====== SUPPLIED INFORMATION

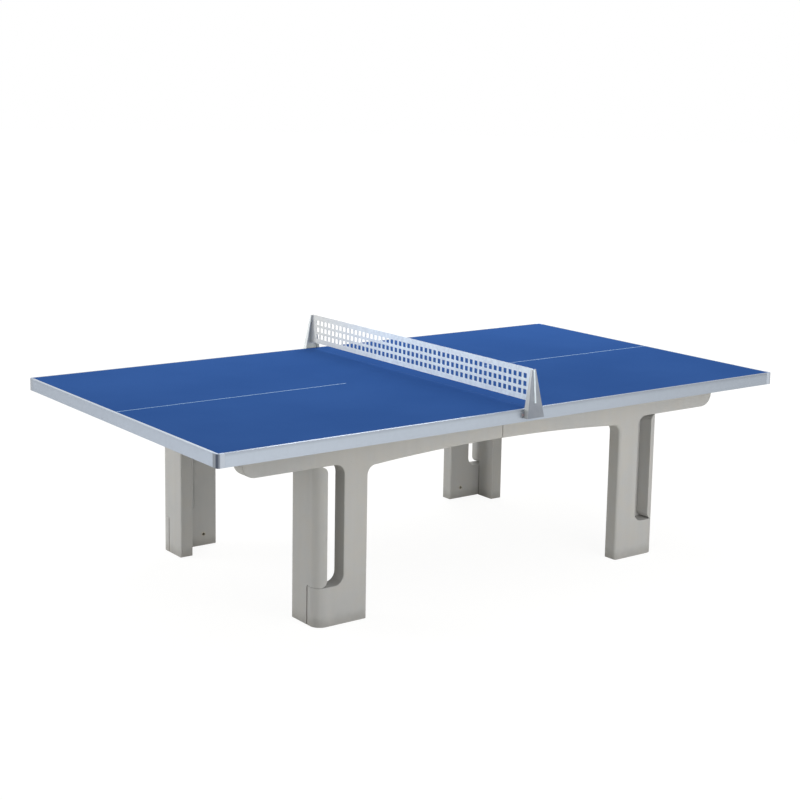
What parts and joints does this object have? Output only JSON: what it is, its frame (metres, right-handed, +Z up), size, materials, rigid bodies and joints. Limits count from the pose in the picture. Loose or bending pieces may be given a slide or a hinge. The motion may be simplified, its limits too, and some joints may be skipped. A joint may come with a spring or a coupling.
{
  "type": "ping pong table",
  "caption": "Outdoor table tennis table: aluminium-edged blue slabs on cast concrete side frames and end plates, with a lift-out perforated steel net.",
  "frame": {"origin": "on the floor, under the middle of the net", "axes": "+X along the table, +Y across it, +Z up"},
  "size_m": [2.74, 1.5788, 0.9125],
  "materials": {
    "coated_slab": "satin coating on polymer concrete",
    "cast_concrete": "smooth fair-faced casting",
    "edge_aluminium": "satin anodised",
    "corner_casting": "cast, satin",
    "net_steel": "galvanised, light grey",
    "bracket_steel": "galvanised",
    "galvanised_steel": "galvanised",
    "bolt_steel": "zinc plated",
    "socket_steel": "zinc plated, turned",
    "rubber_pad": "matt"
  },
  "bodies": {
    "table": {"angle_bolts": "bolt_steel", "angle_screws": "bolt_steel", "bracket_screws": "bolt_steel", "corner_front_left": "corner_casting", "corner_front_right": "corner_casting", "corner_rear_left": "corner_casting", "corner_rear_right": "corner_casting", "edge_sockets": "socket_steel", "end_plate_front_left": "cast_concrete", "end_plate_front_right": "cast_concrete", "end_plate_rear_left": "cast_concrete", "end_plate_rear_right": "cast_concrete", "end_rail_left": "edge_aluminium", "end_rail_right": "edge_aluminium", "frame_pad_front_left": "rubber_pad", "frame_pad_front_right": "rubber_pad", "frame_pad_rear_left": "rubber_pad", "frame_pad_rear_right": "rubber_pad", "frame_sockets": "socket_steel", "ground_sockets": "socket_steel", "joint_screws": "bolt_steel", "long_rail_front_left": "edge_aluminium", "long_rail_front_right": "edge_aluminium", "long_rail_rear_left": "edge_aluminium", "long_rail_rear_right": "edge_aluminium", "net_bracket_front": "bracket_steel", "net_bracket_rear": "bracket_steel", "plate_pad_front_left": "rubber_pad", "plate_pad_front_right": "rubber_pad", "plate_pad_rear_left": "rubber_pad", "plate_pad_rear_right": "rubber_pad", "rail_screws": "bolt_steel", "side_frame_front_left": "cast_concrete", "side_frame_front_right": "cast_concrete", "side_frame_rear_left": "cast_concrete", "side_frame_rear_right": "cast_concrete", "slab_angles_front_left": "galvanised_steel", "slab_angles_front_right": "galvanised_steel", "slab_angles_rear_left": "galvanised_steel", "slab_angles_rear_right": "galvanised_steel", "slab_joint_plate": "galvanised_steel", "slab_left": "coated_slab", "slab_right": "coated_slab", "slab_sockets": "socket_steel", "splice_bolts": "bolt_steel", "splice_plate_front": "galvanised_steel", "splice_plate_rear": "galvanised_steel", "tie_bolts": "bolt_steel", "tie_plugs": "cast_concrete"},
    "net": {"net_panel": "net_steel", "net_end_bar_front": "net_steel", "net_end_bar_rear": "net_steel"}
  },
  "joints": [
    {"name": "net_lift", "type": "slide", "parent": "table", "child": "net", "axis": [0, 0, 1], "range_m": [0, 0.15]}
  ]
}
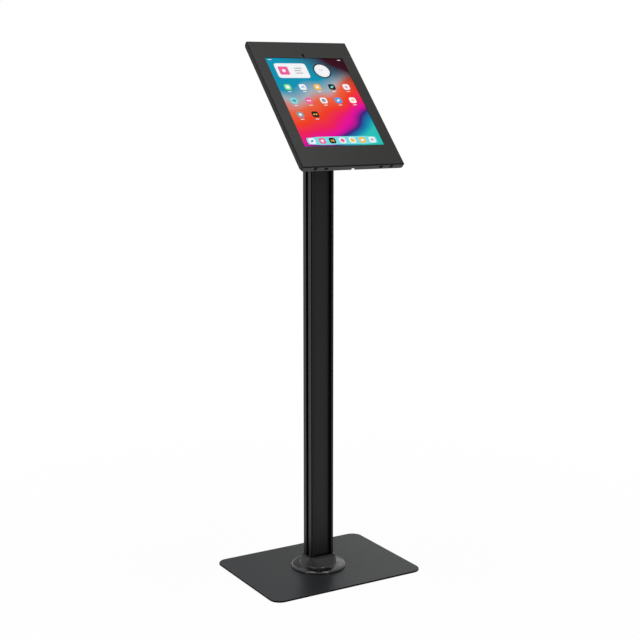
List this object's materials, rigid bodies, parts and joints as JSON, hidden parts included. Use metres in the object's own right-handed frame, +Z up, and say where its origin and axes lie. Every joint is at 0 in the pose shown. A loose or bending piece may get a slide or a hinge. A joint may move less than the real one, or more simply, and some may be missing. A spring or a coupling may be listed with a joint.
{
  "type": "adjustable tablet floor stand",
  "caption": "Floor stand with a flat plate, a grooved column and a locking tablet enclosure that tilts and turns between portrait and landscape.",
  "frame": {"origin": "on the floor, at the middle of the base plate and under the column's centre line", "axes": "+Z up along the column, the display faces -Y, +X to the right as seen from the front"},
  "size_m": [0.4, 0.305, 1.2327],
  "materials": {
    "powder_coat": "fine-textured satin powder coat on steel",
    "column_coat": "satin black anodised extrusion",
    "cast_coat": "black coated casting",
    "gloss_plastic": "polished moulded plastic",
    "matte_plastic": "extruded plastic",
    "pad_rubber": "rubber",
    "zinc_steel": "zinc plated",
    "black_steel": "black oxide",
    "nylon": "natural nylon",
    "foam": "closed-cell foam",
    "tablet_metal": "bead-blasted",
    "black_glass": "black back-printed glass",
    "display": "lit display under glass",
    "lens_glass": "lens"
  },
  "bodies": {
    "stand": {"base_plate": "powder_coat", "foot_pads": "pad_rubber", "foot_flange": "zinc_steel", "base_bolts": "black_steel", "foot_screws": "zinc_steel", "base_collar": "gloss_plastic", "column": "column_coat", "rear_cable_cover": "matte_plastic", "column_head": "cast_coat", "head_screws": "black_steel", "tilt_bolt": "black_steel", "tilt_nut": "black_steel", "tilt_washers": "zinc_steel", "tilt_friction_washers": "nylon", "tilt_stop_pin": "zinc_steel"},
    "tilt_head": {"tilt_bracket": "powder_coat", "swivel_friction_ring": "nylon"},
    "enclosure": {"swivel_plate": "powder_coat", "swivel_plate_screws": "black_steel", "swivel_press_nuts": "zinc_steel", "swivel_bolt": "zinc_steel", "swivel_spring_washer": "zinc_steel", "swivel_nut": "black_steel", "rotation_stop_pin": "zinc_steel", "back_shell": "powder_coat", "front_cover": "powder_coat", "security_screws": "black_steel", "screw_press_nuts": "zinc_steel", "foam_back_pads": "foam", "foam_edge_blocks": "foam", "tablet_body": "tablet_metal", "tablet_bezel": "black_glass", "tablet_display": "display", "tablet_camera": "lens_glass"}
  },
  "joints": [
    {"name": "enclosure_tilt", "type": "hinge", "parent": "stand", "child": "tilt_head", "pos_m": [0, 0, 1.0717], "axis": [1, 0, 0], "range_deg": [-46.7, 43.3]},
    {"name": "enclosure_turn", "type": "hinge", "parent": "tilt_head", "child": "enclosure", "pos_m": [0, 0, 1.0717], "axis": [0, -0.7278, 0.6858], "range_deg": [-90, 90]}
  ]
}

============

TASK DIRECTIONS:
Restate each of the entries above verbatim.

RESULT OF THE EXERCISE:
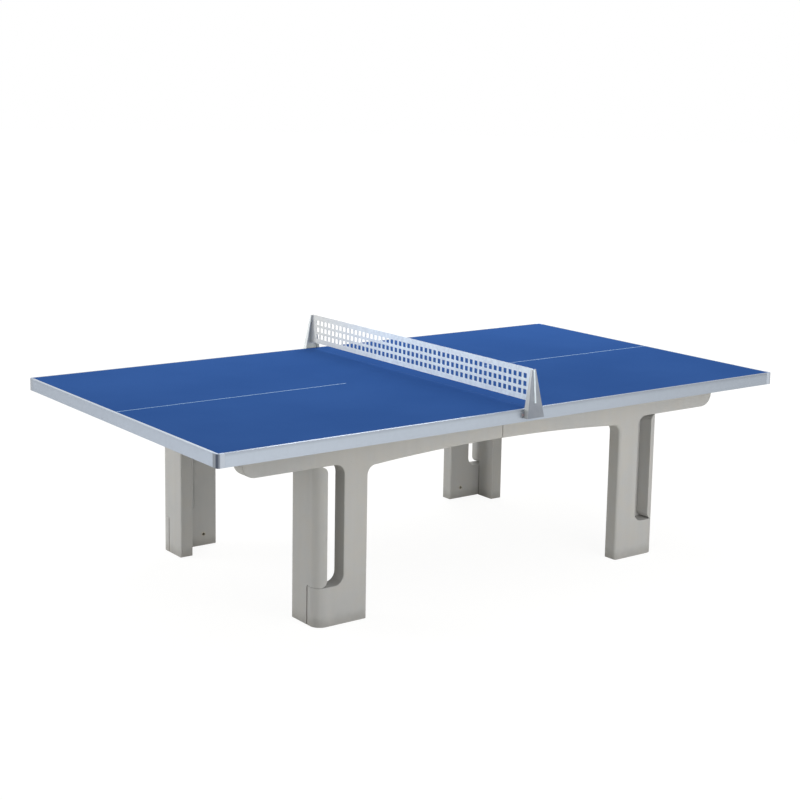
What parts and joints does this object have? Output only JSON: what it is, its frame (metres, right-handed, +Z up), size, materials, rigid bodies and joints. Limits count from the pose in the picture. Loose or bending pieces may be given a slide or a hinge. The motion may be simplified, its limits too, and some joints may be skipped. A joint may come with a spring or a coupling.
{
  "type": "ping pong table",
  "caption": "Outdoor table tennis table: aluminium-edged blue slabs on cast concrete side frames and end plates, with a lift-out perforated steel net.",
  "frame": {"origin": "on the floor, under the middle of the net", "axes": "+X along the table, +Y across it, +Z up"},
  "size_m": [2.74, 1.5788, 0.9125],
  "materials": {
    "coated_slab": "satin coating on polymer concrete",
    "cast_concrete": "smooth fair-faced casting",
    "edge_aluminium": "satin anodised",
    "corner_casting": "cast, satin",
    "net_steel": "galvanised, light grey",
    "bracket_steel": "galvanised",
    "galvanised_steel": "galvanised",
    "bolt_steel": "zinc plated",
    "socket_steel": "zinc plated, turned",
    "rubber_pad": "matt"
  },
  "bodies": {
    "table": {"angle_bolts": "bolt_steel", "angle_screws": "bolt_steel", "bracket_screws": "bolt_steel", "corner_front_left": "corner_casting", "corner_front_right": "corner_casting", "corner_rear_left": "corner_casting", "corner_rear_right": "corner_casting", "edge_sockets": "socket_steel", "end_plate_front_left": "cast_concrete", "end_plate_front_right": "cast_concrete", "end_plate_rear_left": "cast_concrete", "end_plate_rear_right": "cast_concrete", "end_rail_left": "edge_aluminium", "end_rail_right": "edge_aluminium", "frame_pad_front_left": "rubber_pad", "frame_pad_front_right": "rubber_pad", "frame_pad_rear_left": "rubber_pad", "frame_pad_rear_right": "rubber_pad", "frame_sockets": "socket_steel", "ground_sockets": "socket_steel", "joint_screws": "bolt_steel", "long_rail_front_left": "edge_aluminium", "long_rail_front_right": "edge_aluminium", "long_rail_rear_left": "edge_aluminium", "long_rail_rear_right": "edge_aluminium", "net_bracket_front": "bracket_steel", "net_bracket_rear": "bracket_steel", "plate_pad_front_left": "rubber_pad", "plate_pad_front_right": "rubber_pad", "plate_pad_rear_left": "rubber_pad", "plate_pad_rear_right": "rubber_pad", "rail_screws": "bolt_steel", "side_frame_front_left": "cast_concrete", "side_frame_front_right": "cast_concrete", "side_frame_rear_left": "cast_concrete", "side_frame_rear_right": "cast_concrete", "slab_angles_front_left": "galvanised_steel", "slab_angles_front_right": "galvanised_steel", "slab_angles_rear_left": "galvanised_steel", "slab_angles_rear_right": "galvanised_steel", "slab_joint_plate": "galvanised_steel", "slab_left": "coated_slab", "slab_right": "coated_slab", "slab_sockets": "socket_steel", "splice_bolts": "bolt_steel", "splice_plate_front": "galvanised_steel", "splice_plate_rear": "galvanised_steel", "tie_bolts": "bolt_steel", "tie_plugs": "cast_concrete"},
    "net": {"net_panel": "net_steel", "net_end_bar_front": "net_steel", "net_end_bar_rear": "net_steel"}
  },
  "joints": [
    {"name": "net_lift", "type": "slide", "parent": "table", "child": "net", "axis": [0, 0, 1], "range_m": [0, 0.15]}
  ]
}
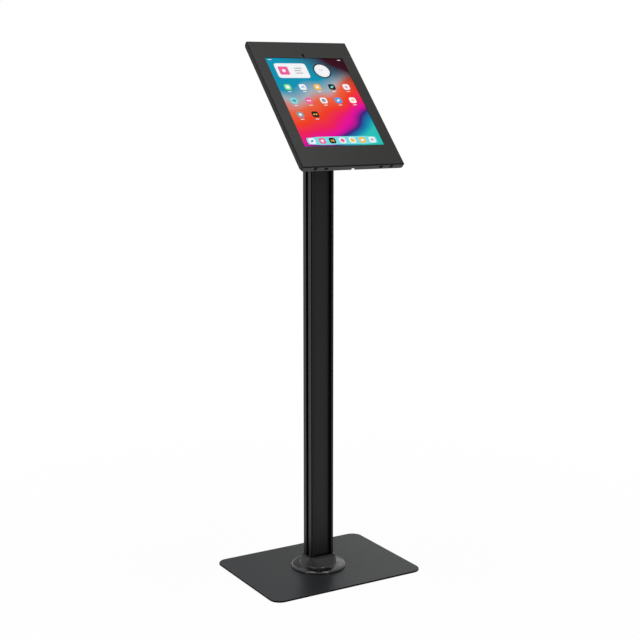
List this object's materials, rigid bodies, parts and joints as JSON, hidden parts included. Use metres in the object's own right-handed frame, +Z up, and say where its origin and axes lie. Every joint is at 0 in the pose shown. A loose or bending piece may get a slide or a hinge. A joint may move less than the real one, or more simply, and some may be missing. A spring or a coupling may be listed with a joint.
{
  "type": "adjustable tablet floor stand",
  "caption": "Floor stand with a flat plate, a grooved column and a locking tablet enclosure that tilts and turns between portrait and landscape.",
  "frame": {"origin": "on the floor, at the middle of the base plate and under the column's centre line", "axes": "+Z up along the column, the display faces -Y, +X to the right as seen from the front"},
  "size_m": [0.4, 0.305, 1.2327],
  "materials": {
    "powder_coat": "fine-textured satin powder coat on steel",
    "column_coat": "satin black anodised extrusion",
    "cast_coat": "black coated casting",
    "gloss_plastic": "polished moulded plastic",
    "matte_plastic": "extruded plastic",
    "pad_rubber": "rubber",
    "zinc_steel": "zinc plated",
    "black_steel": "black oxide",
    "nylon": "natural nylon",
    "foam": "closed-cell foam",
    "tablet_metal": "bead-blasted",
    "black_glass": "black back-printed glass",
    "display": "lit display under glass",
    "lens_glass": "lens"
  },
  "bodies": {
    "stand": {"base_plate": "powder_coat", "foot_pads": "pad_rubber", "foot_flange": "zinc_steel", "base_bolts": "black_steel", "foot_screws": "zinc_steel", "base_collar": "gloss_plastic", "column": "column_coat", "rear_cable_cover": "matte_plastic", "column_head": "cast_coat", "head_screws": "black_steel", "tilt_bolt": "black_steel", "tilt_nut": "black_steel", "tilt_washers": "zinc_steel", "tilt_friction_washers": "nylon", "tilt_stop_pin": "zinc_steel"},
    "tilt_head": {"tilt_bracket": "powder_coat", "swivel_friction_ring": "nylon"},
    "enclosure": {"swivel_plate": "powder_coat", "swivel_plate_screws": "black_steel", "swivel_press_nuts": "zinc_steel", "swivel_bolt": "zinc_steel", "swivel_spring_washer": "zinc_steel", "swivel_nut": "black_steel", "rotation_stop_pin": "zinc_steel", "back_shell": "powder_coat", "front_cover": "powder_coat", "security_screws": "black_steel", "screw_press_nuts": "zinc_steel", "foam_back_pads": "foam", "foam_edge_blocks": "foam", "tablet_body": "tablet_metal", "tablet_bezel": "black_glass", "tablet_display": "display", "tablet_camera": "lens_glass"}
  },
  "joints": [
    {"name": "enclosure_tilt", "type": "hinge", "parent": "stand", "child": "tilt_head", "pos_m": [0, 0, 1.0717], "axis": [1, 0, 0], "range_deg": [-46.7, 43.3]},
    {"name": "enclosure_turn", "type": "hinge", "parent": "tilt_head", "child": "enclosure", "pos_m": [0, 0, 1.0717], "axis": [0, -0.7278, 0.6858], "range_deg": [-90, 90]}
  ]
}